Tambores de guerra
No es mudo el miedo, sino que habla todas las lenguas que existen, por eso se le entiende perfectamente
Alomos del miedo cabalga sin tregua el mundo, desde la remota Alaska hasta la ajena Honolulú. Dicen que siempre ha sido así, que el miedo, ... desde su más tierna infancia, aprendió el arte de la equitación, no el de la equidistancia, sin montura ni apaños, sin freno ni siquiera estribos. Más tarde fue perfeccionando su ejercicio, pasando del leve y tranquilo trote al agitado y nervioso galope, caballo cuatralbo, jinete del alba, que la tierra es suya, del espanto y del pavor. Sin descanso, resuena su son, sobre la tierra seca y amarga, sobre las negras piedras que el tiempo, la desidia y el clima adverso amontonaron en las encrucijadas y en las lindes, sobre la arena del desierto, que despierta impávido ante su avance, sobre los vados desnudos, sobre los puentes alzados, saltando por encima de ríos caudalosos, pendientes escarpadas y lagos plácidos y solitarios.

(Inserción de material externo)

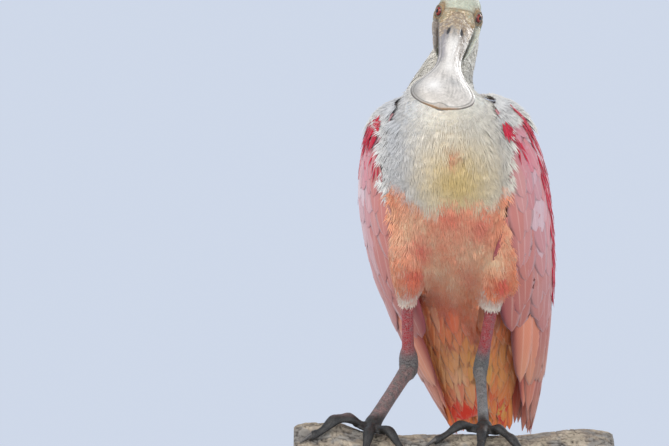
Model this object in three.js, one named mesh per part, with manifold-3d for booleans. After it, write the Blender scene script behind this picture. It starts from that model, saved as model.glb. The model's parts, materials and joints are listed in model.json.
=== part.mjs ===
// A life-size roseate spoonbill standing on a cut length of branch, which a plain display stand holds up.
// Millimetres, +Z up. The bird faces -Y and its left side is +X. The origin is the middle of the stand's underside.
import * as THREE from "three";
import { mergeVertices } from "three/addons/utils/BufferGeometryUtils.js";
import Module from "manifold-3d";

const wasm = await Module();
wasm.setup();

// Driving dimensions
const gap = 0.35; // left between pieces that touch
const base = { width: 300, depth: 250, height: 18, bevel: 4 };
const rod = { radius: 5, spacing: 150, visible: 88, socket: 8 };
const branch = { radius: 38, length: 280, yaw: 9, behindCentre: -22 };
// Swellings of the bark: place along, angle round, height and width
branch.knots = [
  [-103, 0.1, 12, 22],
  [-132, 0, 9, 18],
  [-66, 0.3, 2.5, 26],
  [-22, -0.4, 3.5, 26],
  [92, 0, 4, 24],
  [124, -0.3, 8, 24],
  [20, 2.4, 6, 34],
];
const trunkPitch = 50; // slope of the trunk's axis, in degrees above the horizontal
const trunkAnchor = { along: 120, y: 15, z: 211 }; // one point of that axis, above the branch's top
const headTilt = { pitch: 33.8, roll: 12.5, turn: 0.8 }; // degrees
const headPlace = new THREE.Vector3(7.2, -8, 372.5); // midpoint between the eyes
const billLength = 159;
const eyeBall = { radius: 6.6, side: 14.2, forward: 1, up: 2.5 };

const rad = THREE.MathUtils.degToRad;
const V = (x, y, z) => new THREE.Vector3(x, y, z);

// Solids

// A closed surface as a manifold-3d solid.
function solid(geometry, closeness = 1e-4) {
  const bare = geometry.index ? geometry.toNonIndexed() : geometry.clone();
  bare.deleteAttribute("normal");
  bare.deleteAttribute("uv");
  const merged = mergeVertices(bare, closeness);
  return new wasm.Manifold(
    new wasm.Mesh({
      numProp: 3,
      vertProperties: new Float32Array(merged.attributes.position.array),
      triVerts: new Uint32Array(merged.index.array),
    }),
  );
}

// A loft through closed rings of equal count. Each end is closed like a ladder, between the ring's
// first half and its second. The whole is turned to face out.
function loft(rings) {
  const sides = rings[0].length;
  const positions = rings.flat().flatMap((p) => [p.x, p.y, p.z]);
  const faces = [];
  for (let i = 0; i + 1 < rings.length; i++)
    for (let j = 0; j < sides; j++) {
      const a = i * sides + j;
      const b = i * sides + ((j + 1) % sides);
      faces.push(a, b, a + sides, b, b + sides, a + sides);
    }
  const last = (rings.length - 1) * sides;
  for (let j = 0; j + 1 < sides - 1 - j; j++) {
    const [a, b, c, d] = [j, j + 1, sides - 2 - j, sides - 1 - j];
    faces.push(b, a, d, last + a, last + b, last + d);
    if (b < c) faces.push(c, b, d, last + b, last + c, last + d);
  }
  const geometry = new THREE.BufferGeometry();
  geometry.setAttribute("position", new THREE.Float32BufferAttribute(positions, 3));
  geometry.setIndex(faces);
  const made = solid(geometry);
  if (made.volume() > 0) return made;
  for (let i = 0; i < faces.length; i += 3) [faces[i], faces[i + 1]] = [faces[i + 1], faces[i]];
  geometry.setIndex(faces);
  return solid(geometry);
}

const join = (...solids) => solids.reduce((a, b) => a.add(b));
const cut = (body, ...tools) => tools.reduce((a, b) => a.subtract(b), body);

// The largest body of a cut solid: slivers left by a cut are dropped.
function main(body) {
  return body.decompose().reduce((a, b) => (a.volume() > b.volume() ? a : b));
}

// A row of numbers at any place along rows sorted by their first number, on a smooth curve.
function rowAt(rows, at) {
  let i = 0;
  while (i < rows.length - 2 && at > rows[i + 1][0]) i++;
  const before = rows[Math.max(i - 1, 0)];
  const after = rows[Math.min(i + 2, rows.length - 1)];
  const [a, b] = [rows[i], rows[i + 1]];
  const span = b[0] - a[0];
  const u = THREE.MathUtils.clamp((at - a[0]) / span, 0, 1);
  return a.map((value, k) => {
    const slopeIn = ((b[k] - before[k]) / (b[0] - before[0])) * span;
    const slopeOut = ((after[k] - a[k]) / (after[0] - a[0])) * span;
    const rise = b[k] - value;
    return (
      value + u * (slopeIn + u * (3 * rise - 2 * slopeIn - slopeOut + u * (slopeIn + slopeOut - 2 * rise)))
    );
  });
}

const spread = (from, to, count) =>
  Array.from({ length: count }, (_, i) => from + ((to - from) * i) / (count - 1));

// A half-space, as a large box whose face passes through a point.
function halfSpace(point, normal, reach = 400) {
  const box = new THREE.BoxGeometry(reach, reach, reach);
  box.translate(0, 0, reach / 2);
  box.applyQuaternion(new THREE.Quaternion().setFromUnitVectors(V(0, 0, 1), normal.clone().normalize()));
  box.translate(point.x, point.y, point.z);
  return solid(box);
}

// A tube along points, each with a half-width across and a half-depth in the plane of bend.
function limb(points, halfWidths, halfDepths, across, sides, grow = 0) {
  const curve = new THREE.CatmullRomCurve3(points, false, "centripetal");
  const count = halfWidths.length;
  return loft(
    halfWidths.map((halfWidth, i) => {
      const u = i / (count - 1);
      const centre = curve.getPoint(u);
      const along = curve.getTangent(u);
      const depth = along.clone().cross(across).normalize();
      const side = depth.clone().cross(along).normalize();
      return spread(0, 2 * Math.PI, sides + 1)
        .slice(0, sides)
        .map((turn) =>
          centre
            .clone()
            .addScaledVector(side, (halfWidth + grow) * Math.cos(turn))
            .addScaledVector(depth, (halfDepths[i] + grow) * Math.sin(turn)),
        );
    }),
  );
}

// Trunk: an egg-shaped body from the breast to the end of the undertail coverts

const tailward = V(0, Math.cos(rad(trunkPitch)), -Math.sin(rad(trunkPitch)));
const backward = V(0, Math.sin(rad(trunkPitch)), Math.cos(rad(trunkPitch)));

// A place given along the trunk's axis, to the bird's left, and towards its back.
// The rear of the trunk bends slowly to the left.
function onTrunk(along, left, up) {
  const bend = 0.00007 * Math.max(along - 100, 0) ** 2;
  return V(left + bend, trunkAnchor.y, trunkAnchor.z)
    .addScaledVector(tailward, along - trunkAnchor.along)
    .addScaledVector(backward, up);
}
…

El miedo nunca ha sido libre, ni nadie ha estado libre del miedo, sino totalmente a su merced, señor del tiempo y también de las estaciones, guarda de las cosechas amplias y de las vides, testigo de las fatigas innumerables que el trabajo y la necesidad acarrean consigo, siempre, desde que sustituyó a la razón, y diría que al corazón. No es mudo el miedo, sino que habla todas las lenguas que existen, por eso se le entiende perfectamente, aunque su discurso sea simple y, a veces, áspero. Habla de las carencias próximas, de las desgracias inevitables, de los dolores sin consuelo, de traumas y pesadillas. Habla del futuro, pero parece que hablara del pasado, de aquello que sucedió y aún no se ha podido olvidar ni arrinconar en algún desván infecto, porque hay acontecimientos que no prescriben, al menos en los archivos de la memoria, donde deambulan junto a sombras inconscientes y fantasmas locales.
Nos enseñaron, cuando niños, en los cursos de la catequesis, cuáles eran los pecados capitales y cuáles sus contrarios: contra soberbia humildad, etc. Nunca fuimos soberbios, ni humildes, pero no enseñaron qué era el miedo ni para qué servía, quizás porque era tan evidente en aquel ambiente, que se respiraba igual que el sabor rancio de la inquina y de la intimidación, de la vergüenza y de la humillación. Nos enseñaron también las virtudes teologales: fe, esperanza y caridad. La fe mueve montañas, decían. La caridad empieza con uno mismo, afirmaban. La esperanza es el antídoto eficaz y probado contra el miedo, sentenciaban.
Sucede que, ahora, el miedo lo sabe.